We were at my son’s graduation during the week in Maynooth University.
We have been to a few graduations at this stage of my life as I have four children and they have all gone to 3rd level. So, myself and herself are used to the drill and the need for these occasions to be managed and organised to ensure parents are in attendance to see their child receive the scroll. There is a limit, however, to how many persons can be admitted to the lecture hall or venue in which the ceremony takes part.
This organisation involves the distribution of tickets to parents so usually there are only two tickets for each graduate.
However, my mother has attended all these graduations down through the years and there is always the problem of getting her in without a ticket.
To date, putting her head down and powering on has worked out fine.

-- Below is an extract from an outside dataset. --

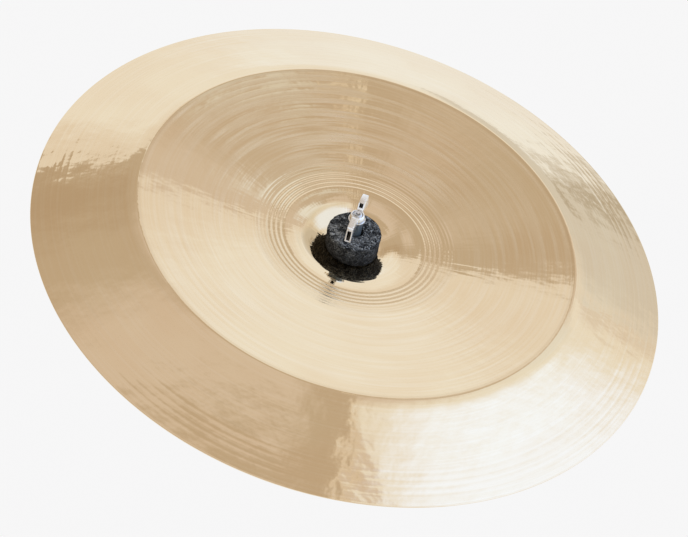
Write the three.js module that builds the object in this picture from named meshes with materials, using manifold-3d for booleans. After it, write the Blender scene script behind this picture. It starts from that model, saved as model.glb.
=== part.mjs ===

She is a small woman in her 80s, so she is never in danger of being manhandled or anything of that nature. And she has always got in.
In Maynooth the other day we noticed the security ticket checker was actually checking the tickets at the entrance to the hall. I told my mother to tell him she had left her ticket on the kitchen table when she reached him.
When she did, he just laughed and waved her on.
It was a nice touch and a gesture of kindness that has not gone unnoticed. This has been our experience at all these graduations in various universities in the last few years.
I think bending or breaking the rules with little acts of kindness like this is a genuinely Irish thing. Long may it continue.